Number Seven. It doesn’t matter that the daytime temperature is barely five Centigrade or thirty-five, foreigners go thousands of miles from worlds of Confucius or witch doctors to queue and see artefacts they barely understand. The queues outside the Coliseum are bearable because in this ruin there is little to occupy you beyond ten minutes. Serious mental retards queue, four wide, for an hour to stand on the lower loggia of St Peter’s Basilica dome for a view they could heaps more easily have got by taking a public bus up the Palatine Hill. The most staggering queue is for the Vatican museum which is massive tour bus shorthand for the Sistine Chapel. The sadistic clerks of the Curia open it from 8.45 am till 1.30pm only and dumb Koreans who cannot read the signs line up as far back as Turin all morning and never get in. There is only one way to handle the Vatican. Start queuing at 8am. That gets you in a few minutes after opening and then you should storm down the galleries to the Sistine at the far end and have it to yourself and maybe ten other souls for half an hour. Once the tour groups are shunted in, it’s a disco on a Saturday night.
Number Eight. No matter how cold it is, foreigners are almost impossible to be rid of or ignore. In Florence, they are rich American girls walking high on their heels with their pony tails all bouncy, on a gap year, to punish us with strident Valley girl Italian and wafts of Daddy’s money as they pass. Rome is punished with the Irish who tour as professional Catholics and roil on the Spanish steps by showing up drunk in giant plastic leprechaun hats. Some stay on and run bars screening repeats of Irish rugby victories. Beware of these places if you care about being English or Protestant.

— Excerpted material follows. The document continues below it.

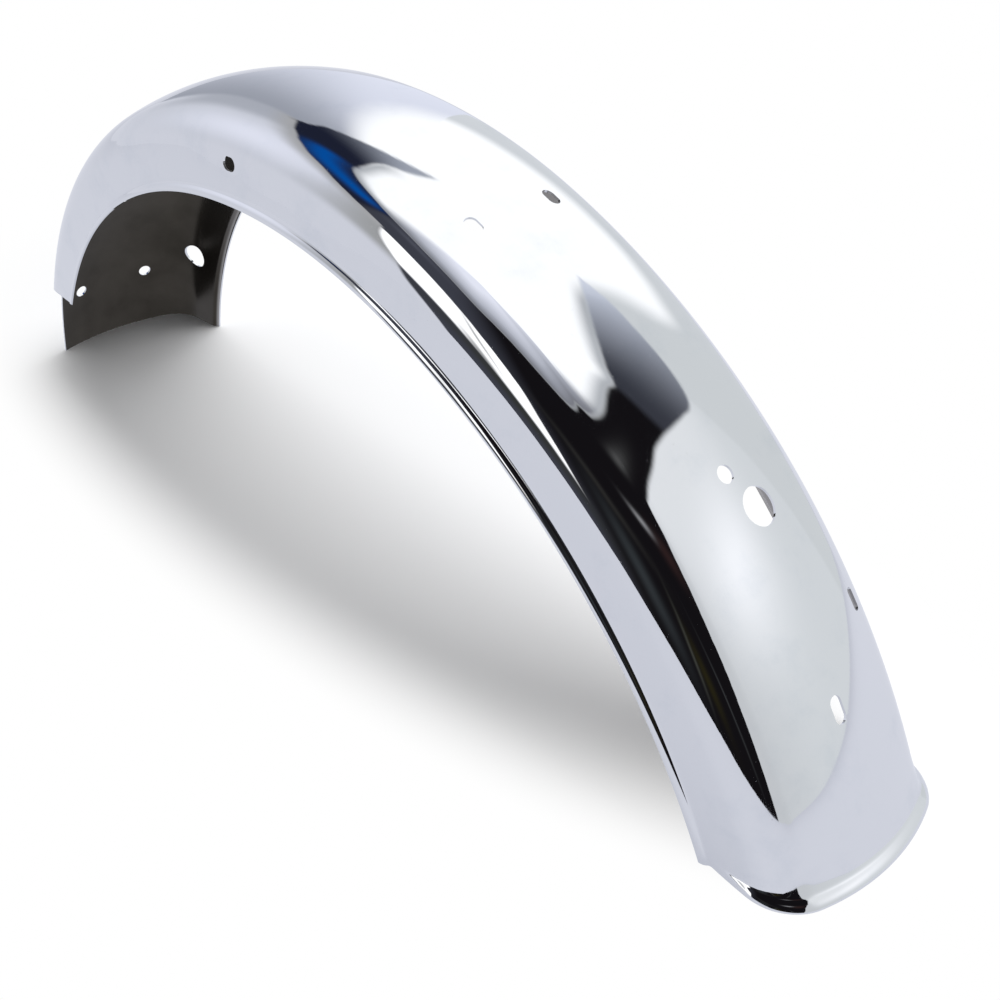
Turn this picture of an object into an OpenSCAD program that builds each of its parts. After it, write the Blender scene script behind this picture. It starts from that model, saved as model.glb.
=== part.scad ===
// Rear mudguard of a small motorcycle: one pressed and rolled steel sheet.
// It stands on its two ends as an arch. X runs from the front end to the tail,
// Y across the wheel, Z up. The floor is Z = 0, and the wheel turns about Y.

/* [Sheet] */
// Thickness of the steel sheet
sheet_t = 1.2; // [0.8:0.1:1.6]

/* [Arch] */
// Crown radius of the front stretch, where the sheet hugs the wheel
crown_r_front = 287; // [270:1:320]
// Crown radius of the middle stretch
crown_r_mid = 340; // [325:1:360]
// Crown radius of the tail stretch, which opens away from the wheel
crown_r_rear = 408; // [380:1:430]
// Angle at which the front stretch meets the middle, from the tail side
join_front = 98; // [90:1:110]
// Angle at which the tail stretch meets the middle
join_rear = 71; // [65:1:80]
// Depth of the middle stretch's centre under the floor
centre_drop = 96; // [85:1:105]

/* [Cross section] */
// Radius of the shallow crown
crown_arc_r = 134; // [110:1:160]
// Half angle of the crown arc
crown_half_angle = 16.8; // [14:0.2:18]
// Radius of the shoulders
shoulder_r = 23; // [18:0.5:26]
// Angle of the side walls: 90 is square to the crown
wall_angle = 84.5; // [80:0.5:88]
// Height of the flat side wall under the shoulder
wall_h = 18.5; // [14:0.5:22]

/* [Rolled lips] */
// Outer radius of the bead along both side edges
lip_r = 4.5; // [3.5:0.5:6]
// Direction in which the bead leaves the wall
lip_crease_angle = 32; // [25:1:40]
// How far the tail lip flares out
flare_out = 4.5; // [3:0.5:6]
// Height of the tail lip over the floor
flare_h = 6; // [4:0.5:8]
// Share of the flare that is left where it meets the side beads
flare_fade = 0.2; // [0.1:0.05:1]

/* [Holes] */
// Angle of the pair of crown slots, on the tail arc's centre
pair_angle = 69.8; // [60:0.2:70]
// Distance between the two crown slots, centre to centre
pair_pitch = 47; // [40:1:56]
// Width of the crown slots
pair_slot_w = 6.5; // [5:0.5:8.5]
// Length of the crown slots along the arch
pair_slot_l = 10; // [9:0.5:14]
// Angle of the small lamp hole, on the tail arc's centre
lamp_bolt_angle = 48.8; // [45:0.1:55]
// Diameter of the small lamp hole
lamp_bolt_d = 8.5; // [6:0.5:10]
// Angle of the lamp's grommet hole
grommet_angle = 46.2; // [42:0.1:46.4]
// Diameter of the grommet hole
grommet_d = 18; // [14:0.5:22]
// How far the grommet hole lies from the middle line
grommet_y = 8; // [0:0.5:12]
// Angle of the tail slot on the middle line
tail_slot_angle = 33.4; // [30:0.1:36]
// Width of the tail slot
tail_slot_w = 7; // [5:0.5:9]
// Length of the tail slot along the arch
tail_slot_l = 13; // [10:0.5:18]
// Angle of the narrow clip slot in the far shoulder
clip_slot_angle = 38.1; // [36:0.1:44]
// How far the clip slot lies from the middle line
clip_slot_y = 38.5; // [36:0.5:42]
// Width of the clip slot
clip_slot_w = 4; // [3:0.5:6]
// Length of the clip slot along the arch
clip_slot_l = 11; // [8:0.5:14]
// Angle of the side slots, on the middle arc's centre
side_slot_angle = 93.8; // [88:0.2:96]
// Depth of the side slots under the crown
side_slot_drop = 28; // [25:0.5:32]
// Width of the side slots
side_slot_w = 7; // [5:0.5:9]
// Length of the side slots along the arch
side_slot_l = 10; // [9:0.5:14]
// Angle of the front pair of holes, on the front arc's centre
front_pair_angle = 162.4; // [156:0.1:165]
// Distance between the two front holes, centre to centre
front_pair_pitch = 49; // [40:1:60]
// Diameter of the front holes
front_hole_d = 8; // [6:0.5:9]
// Height of the wiring hole in the far wall over the floor
wiring_z = 52.7; // [45:0.5:65]
// Distance of the wiring hole behind the front end
wiring_x = 37; // [30:1:45]
// Diameter of the wiring hole
wiring_d = 16; // [10:1:18]

/* [Chain cut-out] */
// Distance of the cut's upright edge from the middle line
notch_y = 41; // [38:1:48]
// Height of the cut's inner corner over the floor
notch_z = 52; // [40:1:70]
// Slope of the cut's upper edge
notch_slope = 38; // [20:1:45]
// Radius of the cut's inner corner
notch_r = 6; // [3:1:10]

/* [Hidden] */
$fn = 96;

// The three arcs are tangent, so each centre lies on the line through a join
function polar(r, a) = [r * cos(a), r * sin(a)];
centre_mid = [0, -centre_drop];
centre_front = centre_mid + polar(crown_r_mid - crown_r_front, join_front);
centre_rear = centre_mid + polar(crown_r_mid - crown_r_rear, join_rear);
overrun = 6;
end_front = 180 + overrun - asin(-centre_front[1] / crown_r_front);
end_rear = asin(-centre_rear[1] / crown_r_rear) - overrun;

// Half of the cross section, with x as the distance from the arch's centre
crown_c = [-crown_arc_r, 0];
shoulder_c = crown_c + polar(crown_arc_r - shoulder_r, crown_half_angle);
wall_top = shoulder_c + polar(shoulder_r, wall_angle);
wall_foot = wall_top + polar(wall_h, wall_angle + 90);
lip_c = wall_foot - polar(lip_r, lip_crease_angle);
half_w = lip_c[1] + lip_r;

// The crown's furthest points at the floor centre the part on the origin
front_x = centre_front[0] - sqrt(pow(crown_r_front, 2) - pow(centre_front[1], 2));
tail_x = centre_rear[0] + sqrt(pow(crown_r_rear + flare_out, 2) - pow(centre_rear[1], 2));
mid_x = (front_x + tail_x) / 2;

// Points along an arc; the last one is left out where the next stretch starts with it
function turned(c, r, from, to, n, last) = [
    for (i = [0 : last ? n : n - 1]) c + polar(r, from + (to - from) * i / n)
];

// Half of the sheet's surface from the crown to the foot of the wall, grown outwards by g
function half_body(g, n = 12) = concat(
    turned(crown_c, crown_arc_r + g, 0, crown_half_angle, round(n * 2 / 3), false),
    turned(shoulder_c, shoulder_r + g, crown_half_angle, wall_angle, n, true)
);

// The same with the wall and the rolled side bead
function half_sheet(g) = concat(
    half_body(g),
    g == 0 ? [] : [wall_foot + polar(g, wall_angle)],
    turned(lip_c, lip_r + g, lip_crease_angle, 90, 6, true)
);

// Both halves, from the lip on the far side to the lip on the near side
function both_sides(half) = concat(
    [for (i = [len(half) - 1 : -1 : 1]) [half[i][0], -half[i][1]]],
    half
);

// Crown, shoulders, side walls and rolled side beads
module section() {
    outer = both_sides(half_sheet(0));
    inner = both_sides(half_sheet(-sheet_t));
    polygon(concat(outer, [for (i = [len(inner) - 1 : -1 : 0]) inner[i]]));
}

// The section rolled about an axis across the wheel, between two directions
module rolled(crown_r, from, to) {
    rotate([90, 0, 0])
    rotate_extrude(start = from, angle = to - from)
    translate([crown_r, 0])
    section();
}

// An end stretch of another radius, moved so that it is tangent to the middle at the join
module end_stretch(join, crown_r, from, to) {
    rotate([0, -join, 0])
    translate([crown_r_mid - crown_r, 0, 0])
    rotate([0, join, 0])
    rolled(crown_r, from, to);
}

// Everything before a join (side -1) or past it (side 1), as seen from the tail
module beyond(join, side) {
    reach = 600;
    rotate([0, -join, 0])
    translate([0, -reach / 2, min(0, side * reach)])
    cube(reach);
}

module arch() {
    translate([0, 0, -centre_drop]) {
        difference() {
            rolled(crown_r_mid, join_rear - 2, join_front + 2);
            beyond(join_rear, -1);
            beyond(join_front, 1);
        }
        intersection() {
            end_stretch(join_rear, crown_r_rear, end_rear, join_rear + 2);
            beyond(join_rear, -1);
        }
        intersection() {
            end_stretch(join_front, crown_r_front, join_front - 2, end_front);
            beyond(join_front, 1);
        }
    }
}

// A point of the section, brought to height z on the tail
function at_height(p, z) = [
    centre_rear[0] + sqrt(pow(crown_r_rear + p[0], 2) - pow(z - centre_rear[1], 2)),
    p[1]
];
// Level outline of the tail at height z, grown outwards by g, less so at the side beads
function faded(g) = g > 0 ? flare_fade * g : g;
function outline(g, z) = [
    for (p = both_sides(concat(half_body(g, 8), [wall_foot + polar(faded(g), wall_angle)]))) at_height(p, z)
];

// Convex bead below the crease: each level is [growth, height]
flare_start = 8;
flare_stop = 90;
flare_r = flare_h / cos(flare_start);
flare_in = flare_r - flare_out;
levels = 4;
function flare_level(i, inset) = let (a = flare_start + (flare_stop - flare_start) * i / levels) [
    (flare_r - inset) * sin(a) - flare_in,
    (flare_r - inset) * cos(a)
];

module level(growth, z) {
    translate([0, 0, z])
    linear_extrude(0.01)
    polygon(outline(growth, max(z, 0)));
}

// Flared lip round the tail, convex below the crease and open towards the wheel
module tail_lip() {
    reach = 40;
    top = [-1.3 * sheet_t, flare_h + sheet_t];
    foot = [flare_level(levels, sheet_t)[0], -1];
    inner = concat([top], [for (i = [0 : levels]) flare_level(i, sheet_t)], [foot]);
    color("gainsboro")
    difference() {
        hull()
        for (i = [0 : levels]) level(flare_level(i, 0)[0], flare_level(i, 0)[1]);
        hull()
        for (l = inner, x = [0, -reach]) translate([x, 0, 0]) level(l[0], l[1]);
    }
}

// The near wall and shoulder are cut away at the front end, clear of the chain
module chain_cutout() {
    far = 90;
    corner = [-notch_y - notch_r, notch_z + notch_r * (tan(notch_slope) - 1 / cos(notch_slope))];
    rise = (far - notch_y) * tan(notch_slope);
    rotate([90, 0, 90])
    translate([0, 0, -400])
    linear_extrude(300)
    polygon(concat(
        [[-notch_y, -10]],
        [for (i = [0 : 8]) corner + polar(notch_r, (90 - notch_slope) * i / 8)],
        [[-far, notch_z + rise], [-far, -10]]
    ));
}

module slot(w, l, h) {
    for (side = [-1, 1]) translate([side * (l - w) / 2, 0, 0]) cylinder(d = w, h = h, center = true);
    cube([l - w, w, h], center = true);
}

// Puts a punch square to the crown, y off the middle line
module on_tail_crown(angle, y = 0) {
    translate([centre_rear[0], 0, centre_rear[1]])
    rotate([0, -angle, 0])
    translate([crown_r_rear - crown_arc_r, 0, 0])
    rotate([0, 0, asin(y / crown_arc_r)])
    translate([crown_arc_r, 0, 0])
    rotate([0, 90, 0])
    children();
}

punch_h = 12;
module tail_holes() {
    for (side = [-1, 1])
        on_tail_crown(pair_angle, side * pair_pitch / 2) slot(pair_slot_w, pair_slot_l, punch_h);
    on_tail_crown(lamp_bolt_angle) cylinder(d = lamp_bolt_d, h = punch_h, center = true);
    on_tail_crown(grommet_angle, grommet_y) cylinder(d = grommet_d, h = punch_h, center = true);
    on_tail_crown(tail_slot_angle) slot(tail_slot_w, tail_slot_l, punch_h);
    on_tail_crown(clip_slot_angle, clip_slot_y) slot(clip_slot_w, clip_slot_l, punch_h);
}

module front_holes() {
    translate([centre_front[0], 0, centre_front[1]])
    rotate([0, -front_pair_angle, 0])
    for (side = [-1, 1])
        translate([crown_r_front, side * front_pair_pitch / 2, 0])
        rotate([0, 90, 0])
        cylinder(d = front_hole_d, h = punch_h, center = true);
    translate([front_x + wiring_x, half_w, wiring_z])
    rotate([90, 0, 0])
    cylinder(d = wiring_d, h = 3 * punch_h, center = true);
}

// One pair of slots right through both side walls
module side_slots() {
    place = centre_mid + polar(crown_r_mid - side_slot_drop, side_slot_angle);
    translate([place[0], 0, place[1]])
    rotate([0, 90 - side_slot_angle, 0])
    rotate([90, 0, 0])
    slot(side_slot_w, side_slot_l, 3 * half_w);
}

// The floor, and room for the tail lip between the two side beads
module floor_cut() {
    tail_cut = flare_h - 1.25 * sheet_t;
    bead_y = lip_c[1] + (lip_r - sheet_t) * sin(lip_crease_angle) - 0.1;
    translate([-500, -100, -200]) cube([1000, 200, 200]);
    translate([0, -bead_y, -1]) cube([500, 2 * bead_y, tail_cut + 1]);
}

module mudguard() {
    color("gainsboro")
    translate([-mid_x, 0, 0]) {
        difference() {
            arch();
            floor_cut();
            chain_cutout();
            tail_holes();
            front_holes();
            side_slots();
        }
        tail_lip();
    }
}

mudguard();
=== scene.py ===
import bpy
from math import asin, atan2, cos, degrees, hypot, pi, radians, sin, sqrt, tan
from mathutils import Matrix, Vector


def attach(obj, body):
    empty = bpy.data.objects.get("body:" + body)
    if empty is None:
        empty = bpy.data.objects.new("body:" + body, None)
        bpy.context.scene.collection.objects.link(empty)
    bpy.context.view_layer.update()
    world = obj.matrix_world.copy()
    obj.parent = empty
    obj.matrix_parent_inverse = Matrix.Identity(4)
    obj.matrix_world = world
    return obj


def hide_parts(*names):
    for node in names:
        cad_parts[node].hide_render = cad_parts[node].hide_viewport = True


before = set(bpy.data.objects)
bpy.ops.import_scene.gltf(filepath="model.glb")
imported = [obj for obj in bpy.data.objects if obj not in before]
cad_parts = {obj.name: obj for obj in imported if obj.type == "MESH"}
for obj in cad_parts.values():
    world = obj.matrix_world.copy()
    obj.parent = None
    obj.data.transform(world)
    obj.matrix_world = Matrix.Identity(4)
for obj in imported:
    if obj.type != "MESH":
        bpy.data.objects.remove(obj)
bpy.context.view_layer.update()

# Driving dimensions, in metres, and angles in degrees
mm = 0.001

# How near counts as on a cut, as one point, as at the top of the arch, and as at a crease
CLOSE, MERGE, SAME, NEAR = 0.002 * mm, 0.005 * mm, 0.01 * mm, 0.05 * mm

sheet_t = 1.2 * mm

# The arch: the crown's radius in its three arcs, the bearings of the two joins, and how far
# the middle arc's centre lies under the floor
crown_r_front, crown_r_mid, crown_r_rear = 287 * mm, 340 * mm, 408 * mm
join_front, join_rear = 98, 71
centre_drop = 96 * mm

# The cross section: crown, shoulder, leaning wall and side bead
crown_arc_r = 134 * mm
crown_half_angle = 16.8
shoulder_r = 23 * mm
wall_angle = 84.5
wall_h = 18.5 * mm
bead_r = 4.5 * mm
bead_crease_angle = 32
crease_fillet = 1.2 * mm

# The tail: how far it flares in all, where the flare starts, the crease of its lip, the foot,
# the growth for each drop at each of these, and the shoulder's angle where the flare fades
flare_out = 4.5 * mm
flare_h = 6 * mm
flare_top = 3 * flare_h
crease_out, crease_z = 0.25 * flare_out, 0.75 * flare_h
foot_out = 0.9 * flare_out
flare_slope, crease_slope, foot_slope = 0.17, 1.3, -0.1
fade_from, fade_power = 60, 1.5
below_floor = 1 * mm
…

Number Nine. Young single Japanese girls in groups are a special category to beware of because they walk very slowly in front of you in a fog of incomprehension which seems to be causing them piling pain and toe corns. The best way to break them up screaming is to beckon a couple towards “Hey sisters!” say you. “Get this. All this Roman religious stuff you are walking around? Well, it’s all about us white people kneeling down in these big buildings and eating the magic flesh and blood of a dead guy who is really alive and God. How does Shinto match up to that then?”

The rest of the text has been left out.